DeMatteis and Giffen also write the early Justice League Europe run that spins out of that series. I know less about that but figure if you like the JLI stuff you might as well check that out as well. Figure if you keep an eye on the editorial / letters pages you'll see when Justice League Europe starts in relation to the JLI run, I reckon it will be flagged pretty clearly in story too.

As for The Flash you have the complete Mike Baron run 1 - 14. Then Williams Messner-Loebs takes over 15-61 - my favourite run of this series. Mark Waid takes over and and you have most of his first stint (joined by Brian Augustyn) up to 129. I mean if you are still going at that point complete the gaps and keep going. It'll cost you bobbins to be honest.
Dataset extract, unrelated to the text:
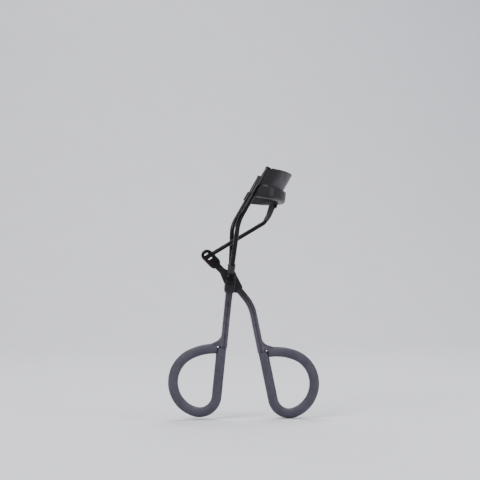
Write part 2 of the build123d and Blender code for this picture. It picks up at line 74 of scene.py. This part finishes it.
class Finish:
    """A procedural material under construction, with its Principled shader ready."""

    def __init__(self, name, **values):
        self.material = bpy.data.materials.new(name)
        self.material.use_nodes = True
        self.tree = self.material.node_tree
        self.shader = self.tree.nodes["Principled BSDF"]
        for socket, value in values.items():
            self.shader.inputs[socket.replace("_", " ")].default_value = value
        self.place = self.node("ShaderNodeTexCoord").outputs["Object"]

    def node(self, kind, **settings):
        made = self.tree.nodes.new(kind)
        for name, value in settings.items():
            setattr(made, name, value)
        return made

    def feed(self, socket, source):
        """Set an input to a plain value, or link it to another node's output."""
        if isinstance(source, bpy.types.NodeSocket):
            self.tree.links.new(source, socket)
        else:
            socket.default_value = source

    def along(self, axis):
        """Each surface point's X, Y or Z in metres."""
        split = self.node("ShaderNodeSeparateXYZ")
        self.feed(split.inputs["Vector"], self.place)
        return split.outputs[axis]

    def noise(self, size, detail=2.0, rough=0.5, stretch=(1, 1, 1), turn=0.0):
        """Noise whose blotches are about size millimetres across."""
        mapping = self.node("ShaderNodeMapping")
        mapping.inputs["Scale"].default_value = [1 / (size * MM * s) for s in stretch]
        mapping.inputs["Rotation"].default_value = (0, turn, 0)
        self.feed(mapping.inputs["Vector"], self.place)
        grain = self.node("ShaderNodeTexNoise")
        self.feed(grain.inputs["Vector"], mapping.outputs["Vector"])
        grain.inputs["Scale"].default_value = 1.0
        grain.inputs["Detail"].default_value = detail
        grain.inputs["Roughness"].default_value = rough
        return grain.outputs["Fac"]

    def span(self, source, limits, onto=(0.0, 1.0)):
        """Map a value's range between two limits onto another range, clamped."""
        ranged = self.node("ShaderNodeMapRange")
        values = (source, *limits, *onto)
        for name, value in zip(("Value", "From Min", "From Max", "To Min", "To Max"), values):
            self.feed(ranged.inputs[name], value)
        return ranged.outputs["Result"]

    def math(self, operation, first, second=0.0):
        made = self.node("ShaderNodeMath", operation=operation)
        self.feed(made.inputs[0], first)
        self.feed(made.inputs[1], second)
        return made.outputs[0]

    def blend(self, amount, first, second):
        """Blend two colours by an amount that varies over the surface."""
        mixed = self.node("ShaderNodeMix", data_type="RGBA")
        self.feed(mixed.inputs[0], amount)
        for socket, colour in ((mixed.inputs[6], first), (mixed.inputs[7], second)):
            self.feed(socket, colour if isinstance(colour, bpy.types.NodeSocket) else (*colour, 1))
        return mixed.outputs[2]

    def edges(self, width):
        """Near 1 along convex and concave edges within width millimetres, 0 on the faces."""
        rounded = self.node("ShaderNodeBevel", samples=6)
        rounded.inputs["Radius"].default_value = width * MM
        plain = self.node("ShaderNodeNewGeometry").outputs["Normal"]
        product = self.node("ShaderNodeVectorMath", operation="DOT_PRODUCT")
        self.feed(product.inputs[0], rounded.outputs["Normal"])
        self.feed(product.inputs[1], plain)
        return self.span(product.outputs["Value"], EDGE_TURN)

    def crevice_shade(self, reach):
        """Near 1 down in grooves and corners narrower than reach millimetres, 0 in the open: the
        mask for painted shade, from ambient occlusion.
        """
        shade = self.node("ShaderNodeAmbientOcclusion", samples=8)
        shade.inputs["Distance"].default_value = reach * MM
        return self.span(shade.outputs["AO"], CREVICE_LIGHT)

    def bump(self, *layers):
        """Stack bumps, each a height source and its depth in millimetres, onto the normal."""
        last = None
        for source, depth in layers:
            made = self.node("ShaderNodeBump")
            made.inputs["Distance"].default_value = depth * MM
            self.feed(made.inputs["Height"], source)
            if last is not None:
                self.feed(made.inputs["Normal"], last)
            last = made.outputs["Normal"]
        self.feed(self.shader.inputs["Normal"], last)

    def colour(self, source):
        self.feed(self.shader.inputs["Base Color"], source)

    def roughness(self, source):
        self.feed(self.shader.inputs["Roughness"], source)


# ---- materials ---------------------------------------------------------------------------------
# Base colours, in linear light. A pair is blended by noise.
BARE = ((0.009, 0.008, 0.010), (0.014, 0.011, 0.014))
# Painted light: a lighter grey for the handles below the pivot.
PAINTED_LIGHT_GREYS = ((0.050, 0.045, 0.062), (0.074, 0.067, 0.088))
# Edge wear on the handles, partly a painted highlight along their ridges.
SATIN_WEAR_AND_HIGHLIGHT = (0.200, 0.190, 0.225)
# Painted shade: the near-black that ambient occlusion blends into the handles' grooves.
PAINTED_GROOVE_SHADE = (0.006, 0.005, 0.008)
CLEAN, TARNISHED = (0.004, 0.0037, 0.005), (0.015, 0.0075, 0.0088)
GLOSS_WORN = (0.050, 0.046, 0.052)
ROLLED_BLACK = (0.0045, 0.004, 0.005)
SLATE = ((0.040, 0.0385, 0.055), (0.053, 0.051, 0.071))
DUST = (0.10, 0.10, 0.12)
PAD_BLACK = ((0.010, 0.010, 0.012), (0.019, 0.018, 0.021))

DULL_FROM, DULL_TO = 4 * MM, 17 * MM  # below the pivot, from glossy to rougher by handling, and lighter in colour as painted light
ROLLED_FROM, ROLLED_TO = 14.3 * MM, 15.0 * MM  # off the middle, where the jaws turn round the rods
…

If you want to sample just read issues 45-47. Its a Gorilla Grodd story I absolutely love. The art is pretty average but this is one of my absolute favourite long form Superhero runs (they whole 225ish issues of the 1987 series). We can talk about that more if you try and like it.

For Hellblazer you got the stuff I know. The Jamie Delano beginning of the run is very well regarded and I really enjoyed it back in the day. It spins out of Alan Moore's Swamp Thing and has a similar tone. There's some fill in issues here and ther (all pretty good) after that and then with issue 41 Garth Ennis takes over for a brilliant run (as I remember it - I must get that run again) up to 83. I dropped out just before the end. Not cos it wasn't good, it was one of the last comics I got before my Wilderness Years when I was too busy having fun to afford comics.

I'd say all three of these are worth a go. If you enjoy Shade start with Hellblazer. But if you fancy something different shift to one of those two superhero titles.

I'll try to find time to look at the next chunk tomorrow. You have some great comics here though!